Please go to www.havaneserescue.com and click on volunteering.

It takes a while to process, and it is the same application for all types of things even if you cannot foster. Fill it out...and who knows, maybe you will find a new volunteer job that is wonderful.

And for potential fosters in EVERY state, one never knows when or where a dog will come in...please fill out the application as it does take a while to process!

www.havaneserescue.com
Click on Volunteering
Click on Registration

Volunteer Registration PDF Print E-mail

To become a volunteer with Havanese Rescue Inc, you must register on our website.

Please answer all the questions on the registration form. We cannot process your application without all the requested data.

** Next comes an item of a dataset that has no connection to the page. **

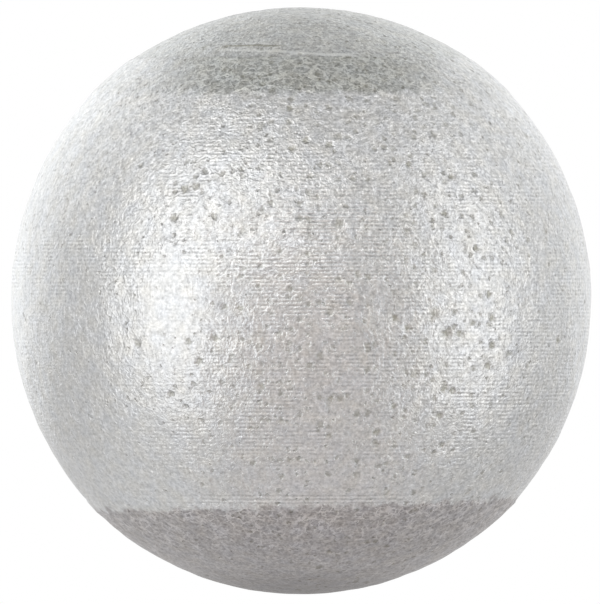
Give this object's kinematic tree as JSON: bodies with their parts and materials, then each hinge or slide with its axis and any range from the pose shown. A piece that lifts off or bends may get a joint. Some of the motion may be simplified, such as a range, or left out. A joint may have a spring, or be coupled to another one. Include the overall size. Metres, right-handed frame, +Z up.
{
  "type": "hollow steel ball",
  "caption": "Hollow bare steel ball with a pitted raw skin, a finely turned belt round its middle and a turned cap on top.",
  "frame": {"origin": "the ball's centre", "axes": "+Z up the axis that the ball was turned about, towards the turned cap; -Y to the front, the side that the picture shows"},
  "size_m": [0.0296, 0.0296, 0.0299],
  "materials": {
    "bare_steel": "bare and unpolished: fine turning rings on the belt and cap, dull raw skin between them, with shallow pits"
  },
  "bodies": {
    "root": {"hollow_ball": "bare_steel"}
  },
  "joints": []
}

Thank you for your interest in becomming a volunteer with Havanese Rescue Inc!

Register


----------



## Laurief

Joyce, Please sign onto the website and join HRI and offer to foster. Just because your state is not one that we have a need for right this second -believe me - we will eventually need some in your state at some point and we would love for you to be ready to accept a pup. 

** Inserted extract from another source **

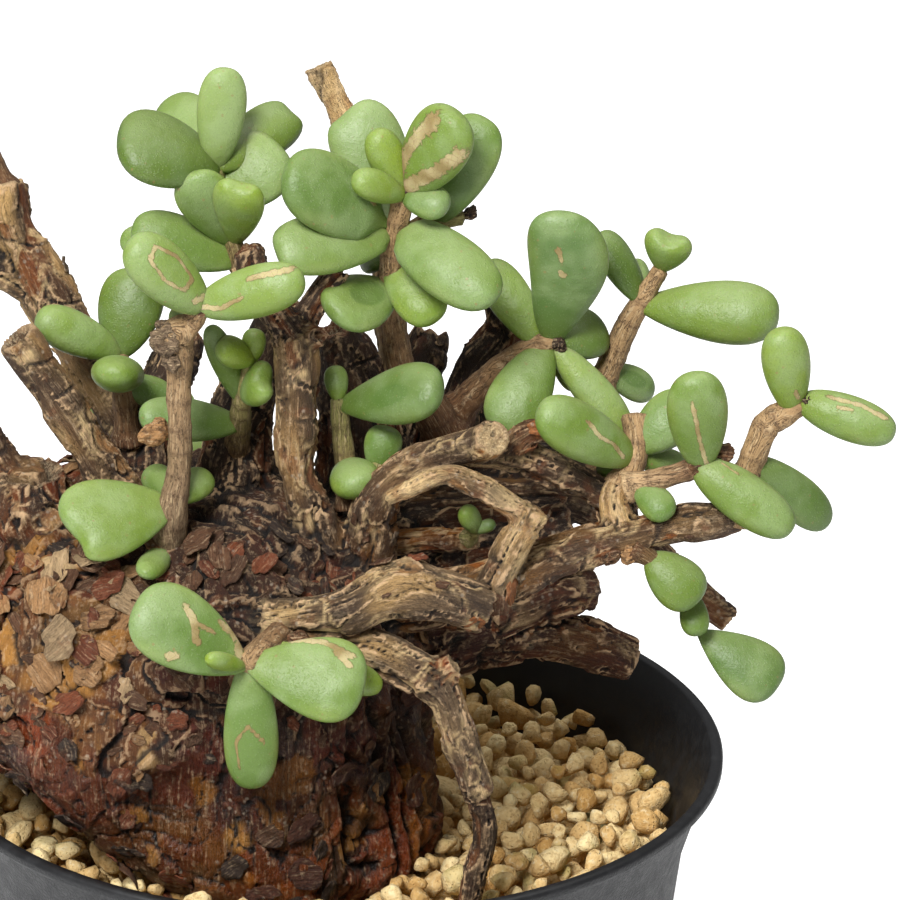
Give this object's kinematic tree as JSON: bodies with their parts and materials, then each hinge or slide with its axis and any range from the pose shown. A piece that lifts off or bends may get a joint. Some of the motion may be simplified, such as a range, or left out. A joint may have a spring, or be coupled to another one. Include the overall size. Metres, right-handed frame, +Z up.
{
  "type": "potted ceraria pygmaea",
  "caption": "Dwarf succulent tree with a swollen flaky caudex, gnarled bare branches and thick round green leaves, rooted in pumice grains in a round black nursery pot.",
  "frame": {"origin": "centre of the pot's flat underside", "axes": "+Z up out of the pot, +X to the right and +Y away as seen from the front of the plant"},
  "size_m": [0.1259, 0.0921, 0.1604],
  "materials": {
    "pot_plastic": "black, fine grain outside and smoother inside",
    "pumice": "matt rounded cream and ochre grains",
    "bark": "flaky red-brown bark, grey fissured old branches",
    "leaf": "fleshy blue-green leaves with a waxy bloom"
  },
  "bodies": {
    "root": {"pot": "pot_plastic", "gravel": "pumice", "wood": "bark", "stem_crown": "leaf", "stem_tan": "leaf", "stem_left": "leaf", "stem_centre": "leaf", "stem_centre_right": "leaf", "stem_orange": "leaf", "stem_upright": "leaf", "stem_fork": "leaf", "stem_right": "leaf", "stem_far_right": "leaf", "stem_hanging": "leaf", "stem_front": "leaf", "stem_young": "leaf", "stem_behind_ringed": "leaf", "stem_arch_sprig": "leaf", "stem_stub_sprig": "leaf", "stem_far_left_top": "leaf", "stem_left_fork": "leaf", "stem_left_arm": "leaf", "stem_left_back": "leaf", "stem_back": "leaf", "stem_back_right": "leaf"}
  },
  "joints": []
}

Also, Linda did a wonderful job of outlining SO many things that HRI volunteers do, other than fostering. We are growing, our number of pups coming in is growing - and we need more volunteers to continue. 

PS - Anyone coming to my playdate in Oct. can bring their donation at that time.


----------



## casperkeep

I just wanted to put my input in on fostering....this is my heart job.....I LOVE IT!!! I have had three fosters since voluntering at the end of last years Nationals. I truly love taking them in and getting them ready for there fur-ever homes. I have met some great people through havanese rescue and the families that adopt my foster babies. Laurie I will be donating money in memory of Betzie Boo and Savannah my first foster. I just recieved an email that my Sweet Savannah passed away this week in her sleep. She was such a sweet little girl.


----------



## RikiDaisyDixie

*Which one was Savannah...*

I don't remember which rescue she was, there have been so many. Can you tell us a little bit about her?


----------



## Julie

I have a wierd question and hopefully someone can tell me some answers....

How do you actually know that the dog is a havanese when it goes in to HRI?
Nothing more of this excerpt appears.